Jakarta (ANTARA) - Ekonom PT Bank Mandiri Andy Asmoro memprediksikan bahwa perekonomian Indonesia akan mengalami pertumbuhan hingga 5,06 persen pada 2019 yang bisa dicapai antara lain melalui dorongan sektor rumah tangga.

Andy menuturkan dorongan pertumbuhan dari sektor rumah tangga bisa lebih dioptimalkan dari belanja pemerintah yang bisa dijadikan sebagai motor atau acuan.

“Kita lihat lebih detail ini kelihatan bahwa goverment spending (belanja pemerintah) kemarin di bagian sosial sudah bisa mendorong masyarakat untuk di food and baverages,” katanya saat ditemui di Plaza Mandiri, Jakarta, Senin.

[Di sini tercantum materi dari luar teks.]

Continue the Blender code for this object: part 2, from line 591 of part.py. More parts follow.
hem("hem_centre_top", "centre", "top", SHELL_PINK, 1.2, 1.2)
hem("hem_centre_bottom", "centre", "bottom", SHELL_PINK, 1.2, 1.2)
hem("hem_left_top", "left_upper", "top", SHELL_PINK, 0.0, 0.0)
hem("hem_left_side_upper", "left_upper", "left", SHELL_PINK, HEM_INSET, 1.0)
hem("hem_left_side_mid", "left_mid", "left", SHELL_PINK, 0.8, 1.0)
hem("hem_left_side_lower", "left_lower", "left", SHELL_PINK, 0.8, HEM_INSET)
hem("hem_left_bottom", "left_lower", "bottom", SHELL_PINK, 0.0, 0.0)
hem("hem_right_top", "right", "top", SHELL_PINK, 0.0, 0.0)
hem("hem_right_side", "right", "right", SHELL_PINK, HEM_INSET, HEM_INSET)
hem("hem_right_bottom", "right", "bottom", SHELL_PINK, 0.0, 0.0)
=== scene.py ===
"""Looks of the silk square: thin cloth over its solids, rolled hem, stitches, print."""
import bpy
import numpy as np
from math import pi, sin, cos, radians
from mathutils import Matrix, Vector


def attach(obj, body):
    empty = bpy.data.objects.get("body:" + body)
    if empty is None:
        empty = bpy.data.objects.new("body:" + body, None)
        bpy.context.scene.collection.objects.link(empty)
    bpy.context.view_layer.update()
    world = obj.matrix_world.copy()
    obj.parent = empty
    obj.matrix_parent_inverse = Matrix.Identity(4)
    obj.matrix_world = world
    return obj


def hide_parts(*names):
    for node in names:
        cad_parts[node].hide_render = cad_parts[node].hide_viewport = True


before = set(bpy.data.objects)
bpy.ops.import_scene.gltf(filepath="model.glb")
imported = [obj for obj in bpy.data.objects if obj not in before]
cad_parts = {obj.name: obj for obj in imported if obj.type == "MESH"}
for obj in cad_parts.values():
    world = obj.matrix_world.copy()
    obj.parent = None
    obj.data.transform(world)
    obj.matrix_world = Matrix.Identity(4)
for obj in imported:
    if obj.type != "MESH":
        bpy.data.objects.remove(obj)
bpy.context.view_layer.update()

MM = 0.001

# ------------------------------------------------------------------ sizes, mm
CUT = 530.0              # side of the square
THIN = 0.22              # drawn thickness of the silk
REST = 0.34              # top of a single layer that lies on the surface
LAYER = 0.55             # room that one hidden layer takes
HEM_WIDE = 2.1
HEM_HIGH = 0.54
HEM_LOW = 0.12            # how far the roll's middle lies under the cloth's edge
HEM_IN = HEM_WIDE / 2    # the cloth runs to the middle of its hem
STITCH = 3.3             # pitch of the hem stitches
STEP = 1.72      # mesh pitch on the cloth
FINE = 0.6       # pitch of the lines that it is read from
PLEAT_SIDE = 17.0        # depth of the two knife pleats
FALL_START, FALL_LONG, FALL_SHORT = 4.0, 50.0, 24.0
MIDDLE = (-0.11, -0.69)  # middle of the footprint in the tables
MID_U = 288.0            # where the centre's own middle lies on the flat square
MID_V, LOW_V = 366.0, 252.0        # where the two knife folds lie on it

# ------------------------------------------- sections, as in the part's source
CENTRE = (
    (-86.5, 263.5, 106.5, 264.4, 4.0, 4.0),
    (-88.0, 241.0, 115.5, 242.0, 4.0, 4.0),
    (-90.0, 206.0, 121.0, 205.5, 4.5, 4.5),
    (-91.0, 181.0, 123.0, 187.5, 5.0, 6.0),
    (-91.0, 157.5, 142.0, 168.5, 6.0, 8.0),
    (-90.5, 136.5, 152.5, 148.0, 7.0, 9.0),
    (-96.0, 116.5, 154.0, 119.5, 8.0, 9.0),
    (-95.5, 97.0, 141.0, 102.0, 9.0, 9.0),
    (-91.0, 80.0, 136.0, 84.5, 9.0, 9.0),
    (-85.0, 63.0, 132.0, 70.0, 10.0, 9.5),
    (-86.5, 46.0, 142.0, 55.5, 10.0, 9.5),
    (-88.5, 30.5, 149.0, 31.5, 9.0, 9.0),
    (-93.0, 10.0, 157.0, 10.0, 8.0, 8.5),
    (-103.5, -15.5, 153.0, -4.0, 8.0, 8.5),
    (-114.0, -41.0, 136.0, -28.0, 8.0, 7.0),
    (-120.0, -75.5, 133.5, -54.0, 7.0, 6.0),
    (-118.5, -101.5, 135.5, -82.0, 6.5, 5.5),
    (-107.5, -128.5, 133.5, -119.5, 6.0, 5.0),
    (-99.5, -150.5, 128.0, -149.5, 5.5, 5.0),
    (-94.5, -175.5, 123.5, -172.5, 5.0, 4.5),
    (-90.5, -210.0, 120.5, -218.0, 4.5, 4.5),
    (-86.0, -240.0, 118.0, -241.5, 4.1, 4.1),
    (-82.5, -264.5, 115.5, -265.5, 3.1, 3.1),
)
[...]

Baca juga: BI sebut sifat konsumtif milenial perkuat ekonomi Indonesia

Ia menjelaskan bahwa belanja pemerintah pada kuartal IV 2018 mengalami pertumbuhan yaitu 4,56 persen year on year (YoY), dilanjutkan pada pada kuartal I 2019 sebesar 5,21 persen, serta kuartal II 2019 yang juga tumbuh hingga 8,23 persen.

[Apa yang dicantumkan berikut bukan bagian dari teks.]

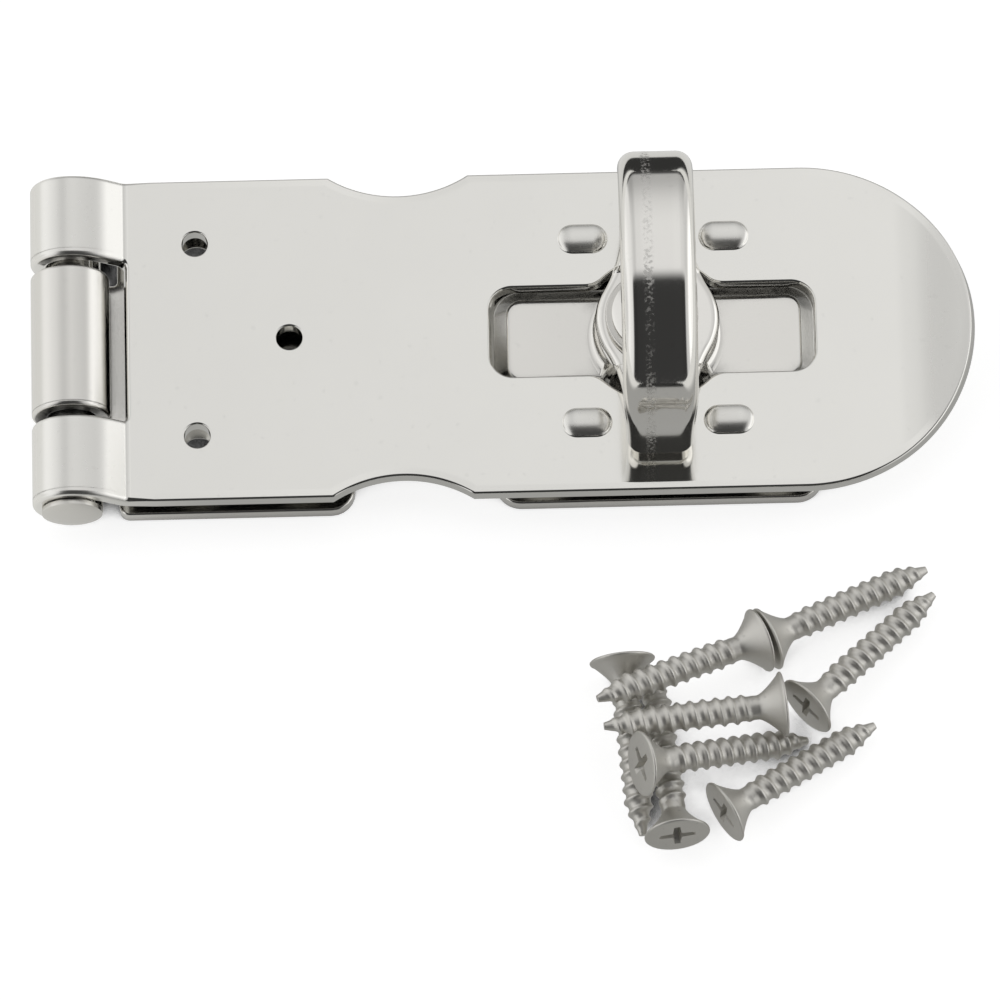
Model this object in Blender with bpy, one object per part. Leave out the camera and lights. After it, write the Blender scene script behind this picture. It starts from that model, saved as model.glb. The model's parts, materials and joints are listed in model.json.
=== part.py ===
"""Hasp and staple with a turning loop, shown closed and locked, with its eight loose screws.

Frame: +X runs from the hinge to the strap's free end, +Z is away from the mounting surface, and the
origin lies on the rear leaf's back face, on the centre line. Everything is in metres.
"""
import math

import bmesh
import bpy
from mathutils import Matrix, Vector

MM = 0.001
GAP = 0.3 * MM                      # clearance between pieces that touch

# Sheet and hinge
SHEET = 2.0 * MM
HINGE_X = -20.0 * MM                # hinge axis, from the origin
BARREL_R = 4.6 * MM                 # outside radius of the rolled knuckles
PIN_R = BARREL_R - SHEET - 0.25 * MM
PIN_HEAD_R = 3.5 * MM
PIN_HEAD_H = 0.8 * MM
KNUCKLE_MIDDLE = 8.8 * MM           # half length of the rear leaf's knuckle
KNUCKLE_OUTER = 9.9 * MM            # where the strap's two knuckles start, from the centre line

# Strap
STRAP_TOP = 6.4 * MM                # above the mounting surface
STRAP_HALF = 20.0 * MM
STRAP_END = 105.0 * MM              # free end, from the hinge axis
THROAT = 6.4 * MM                   # edge of the cut-out for the rear leaf's knuckle
STRAP_CURL_START = -35.0            # where the rolled end of the strap stops, from +X
JOGGLE_ANGLE = 35.0
JOGGLE_R = 7.0 * MM                 # centre line radius of the joggle's upper bend
CREASE_R = 2.2 * MM                 # centre line radius of its lower bend
CURL_ANGLE = 16.0                   # the free end turns up a little
CURL_R = 33.0 * MM
NOTCH_FROM, NOTCH_TO = 30.3 * MM, 46.6 * MM
NOTCH_DEPTH = 2.45 * MM
SLOT_FROM, SLOT_TO = 48.8 * MM, 86.6 * MM
SLOT_HALF = 5.55 * MM
SLOT_CORNER = 2.7 * MM
EYE_R = 8.75 * MM                   # round hole in the middle of the slot
EYE_FILLET = 3.0 * MM
STRAP_HOLES = ((14.65 * MM, 12.0 * MM), (14.65 * MM, -12.0 * MM), (25.5 * MM, 0.0))
STRAP_HOLE_R = 1.5 * MM
BUMP_LENGTH, BUMP_WIDTH, BUMP_HEIGHT = 5.7 * MM, 3.5 * MM, 0.7 * MM
BUMP_DX, BUMP_DY = 8.25 * MM, 11.5 * MM

# Rear leaf
LEAF_FROM, LEAF_TO = 5.4 * MM, 32.8 * MM
LEAF_CURL_START = -20.0             # where the rolled end of the leaf stops, from +X
LEAF_CORNER, LEAF_ROOT_CORNER = 2.8 * MM, 1.0 * MM
LEAF_HOLES = ((14.65 * MM, 12.0 * MM), (14.65 * MM, -12.0 * MM), (26.5 * MM, 12.0 * MM), (26.5 * MM, -12.0 * MM))

# Staple base, its raised pad under the strap's slot, and its drawn boss
PIVOT_X = HINGE_X + 68.1 * MM       # axis of the turning loop
BASE_HALF_X, BASE_HALF_Y = 19.0 * MM, 19.7 * MM
BASE_CORNER = 3.0 * MM
BASE_HOLE_X, BASE_HOLE_Y = 13.5 * MM, 14.0 * MM
BOSS_FOOT_R, BOSS_TOP_R = 8.7 * MM, 7.0 * MM
BOSS_TOP = 7.0 * MM
BOSS_WALL = 1.9 * MM
PAD_FROM, PAD_TO = -18.0 * MM, 17.3 * MM        # from the pivot
PAD_HALF = 5.5 * MM
PAD_TOP = 3.8 * MM
PAD_CORNER = 2.2 * MM

# Countersunk screw holes
SCREW_HOLE_R = 2.1 * MM
SINK_R = 3.9 * MM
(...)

“Seiring dengan pertumbuhan belanja pemerintah, sektor food and baverage juga ikut tumbuh,” ujarnya.

Selain itu, bahwa pertumbuhan ekonomi Indonesia masih lebih baik daripada berbagai negara di Asia terutama negara emerging market karena pada 2019 rata-rata pertumbuhan ekonomi Indonesia selama lima tahun terakhir adalah 5 persen. Hal itu di atas rata-rata pertumbuhan ekonomi Thailand dalam periode sama yaitu hanya sebesar 3,2 persen.

Senada dengan Andy, Direktur Keuangan dan Strategi Bank Mandiri Panji Irawan juga menuturkan bahwa pertumbuhan ekonomi Indonesia seperti pada kuartal I tahun 2019 sebesar 5,07 persen dan kuartal II 5,05 persen masih relatif lebih baik dibandingkan dengan beberapa negara emerging markets lainnya.

Baca juga: Bank Mandiri sebut stabilitas ekonomi masih terjaga, ini indikatornya

Panji mencontohkan Turki pada kuartal I terkontraksi sebesar 2,4 persen dan kuartal II kembali mengalami hasil negatif yaitu 1,5 persen (YoY). Selain itu, beberapa negara berkembang lain juga mencatatkan pertumbuhan yang lebih rendah daripada Indonesia seperti Malaysia 4,9 persen, Thailand 3,7 persen, Brazil 1,01 persen, dan Rusia 0,9 persen.

Lebih lanjut, Andy mengatakan perlambatan ekonomi di Amerika Serikat dan Cina berpotensi membuat perekonomian nasional semakin tersendat karena kedua negara tersebut merupakan mitra utama bagi Indonesia dalam sektor ekspor.

Di sisi lain, menurut Andy sebenarnya peran Amerika Serikat dan Cina untuk sektor ekspor Indonesia hanya menyumbang 17,61 persen dari Produk Domestik Bruto (PDB), sedangkan 55,79 persen PDB Indonesia berasal dari konsumsi rumah tangga.

Oleh sebab itu, jika ekonomi global membaik maka Indonesia akan lebih sulit mencapai pertumbuhan ekonomi yang lebih tinggi berbeda dengan negara lain yang pertumbuhan ekonominya sangat bergantung pada sektor eksternal.

“Kecuali memang kita tadi yang mendorong sektor manufaktur,” ujarnya.

Hal tersebut turut diperkuat oleh pernyataan dari Peneliti Institute for Development of Economics and Finance (INDEF) Ahmad Heri Firdaus yang menyatakan bahwa kondisi ekonomi Indonesia masih diuntungkan dengan adanya dominasi dari sisi faktor domestik yaitu konsumsi rumah tangga yang mencapai sekitar 80 persen, sedangkan faktor internal seperti ekspor, impor, dan investasi hanya berkontribusi sebanyak 20 persen.

Heri menjelaskan bahwa Indonesia merupakan negara terbuka namun tidak terlalu bergantung pada asing sehingga jika terdapat krisis global akan paling belakang terkena dampaknya, namun juga akan paling terakhir mendapat percikan manfaat dan keuntungan ketika terdapat peluang bagus di dunia.